*Records for processing:*
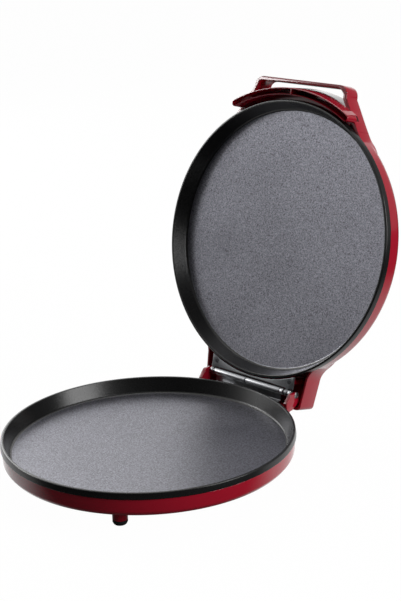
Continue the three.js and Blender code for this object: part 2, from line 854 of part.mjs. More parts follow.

* * *

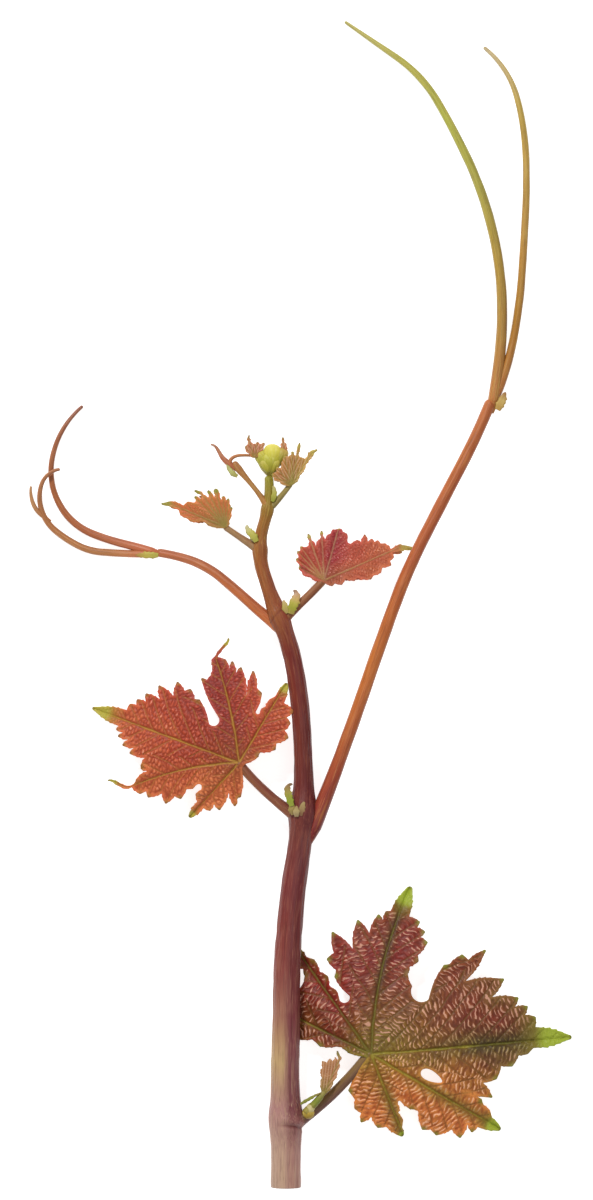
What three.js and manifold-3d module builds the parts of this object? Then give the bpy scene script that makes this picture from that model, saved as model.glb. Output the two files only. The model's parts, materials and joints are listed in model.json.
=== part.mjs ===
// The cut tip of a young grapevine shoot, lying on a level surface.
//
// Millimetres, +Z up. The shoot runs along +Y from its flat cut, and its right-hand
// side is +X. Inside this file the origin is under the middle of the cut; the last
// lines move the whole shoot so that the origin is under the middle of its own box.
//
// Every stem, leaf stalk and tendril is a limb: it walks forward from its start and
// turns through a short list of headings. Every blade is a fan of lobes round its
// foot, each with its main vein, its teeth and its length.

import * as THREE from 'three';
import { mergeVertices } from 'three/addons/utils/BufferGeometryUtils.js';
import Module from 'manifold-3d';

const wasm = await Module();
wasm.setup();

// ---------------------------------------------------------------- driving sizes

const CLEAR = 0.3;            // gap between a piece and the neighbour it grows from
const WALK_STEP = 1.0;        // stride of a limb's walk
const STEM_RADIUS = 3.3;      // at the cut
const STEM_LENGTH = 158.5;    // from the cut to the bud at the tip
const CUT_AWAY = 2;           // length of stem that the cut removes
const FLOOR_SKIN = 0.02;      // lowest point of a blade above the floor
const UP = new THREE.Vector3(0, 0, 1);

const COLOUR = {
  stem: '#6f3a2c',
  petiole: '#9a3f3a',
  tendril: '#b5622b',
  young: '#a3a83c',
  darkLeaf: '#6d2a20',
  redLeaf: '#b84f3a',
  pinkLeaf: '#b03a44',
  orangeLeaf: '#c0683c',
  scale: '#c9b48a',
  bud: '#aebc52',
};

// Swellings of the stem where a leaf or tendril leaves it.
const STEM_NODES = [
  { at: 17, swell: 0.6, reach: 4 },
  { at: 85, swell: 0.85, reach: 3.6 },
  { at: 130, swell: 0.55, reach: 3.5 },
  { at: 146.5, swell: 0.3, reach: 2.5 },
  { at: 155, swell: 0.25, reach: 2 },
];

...

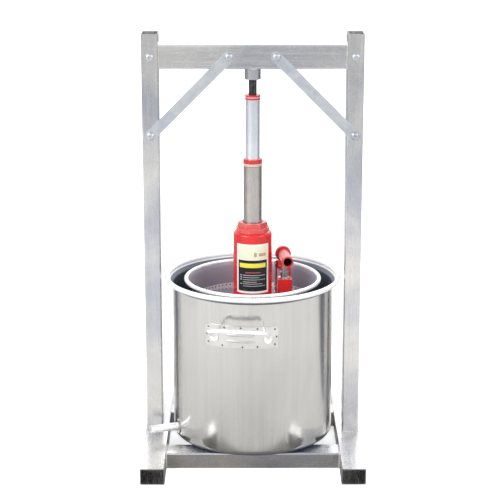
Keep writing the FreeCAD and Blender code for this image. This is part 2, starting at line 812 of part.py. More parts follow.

*Short task:* Scan the material above for the string "More" and return the lines that hold it.

*Result of this exercise:*
Continue the three.js and Blender code for this object: part 2, from line 854 of part.mjs. More parts follow.
Keep writing the FreeCAD and Blender code for this image. This is part 2, starting at line 812 of part.py. More parts follow.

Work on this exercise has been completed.